Y'all, they didn't even respect us the fuck enough to have an actual human write this out for us.
Not to mention half the fucking document is -someone else's work-

......who has a very uncomfortable looking smile on his blog profile, damn. That must hurt to make that expression.

......there's nothing on here about licensing; anyone know if MS lets you just, like, steal half a blogpost to crap into your document to fill out space?

.....yeah, looking back, that fixation on defining why "channel 291" was pertinent?

A person wouldn't keep referring to it by number, but would use a pronoun phrase. "the updated channel" or similar.

And then with that mishmash in that other para with the whole 20 vs 21 thing.....

Yeah, that's not how a person would write that at all.
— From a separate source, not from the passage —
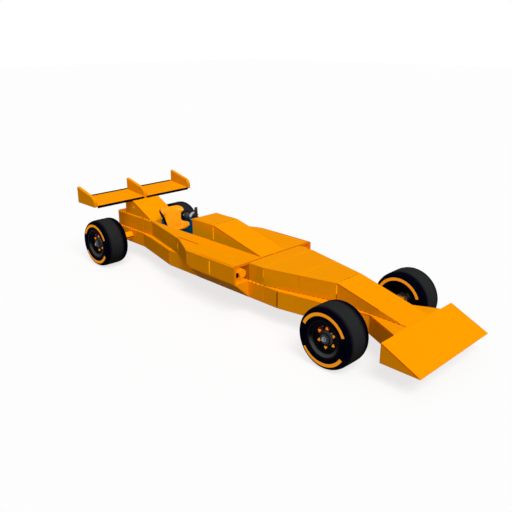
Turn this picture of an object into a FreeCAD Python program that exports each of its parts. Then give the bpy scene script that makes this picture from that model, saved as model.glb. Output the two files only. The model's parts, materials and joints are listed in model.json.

Certainly not someone who actually understood what was going on.

@munin I have audited things knowing full well that they’re just gonna accept-risk as-designed bla-bla-bla all of it and then tell people they had it audited

@0xabad1dea

.......starting to have this creeping feeling that the standards I've held myself to in this area are way the fuck higher than ......standard.

@munin we have two different kinds of customers, those who genuinely want to shake the bugs out of their products before they ship and those who want to legally say “it was audited”. I really hate the latter but I don’t have much control over it
@0xabad1dea @munin yup. that pattern hasn't changed in the past decade and I don't expect it to change in the next decade either. on the one hand I'm glad compliance driven security makes them at least do the bare minimum with some sort of SLA on critical findings, but on the other hand it's deeply frustrating that the bar is so low.
@0xabad1dea @munin even within the same company I have the two same types of internal customers. Some are noncollaborative and will delay sending you material, source code/cleartext firmware or credentials to make your work more difficult.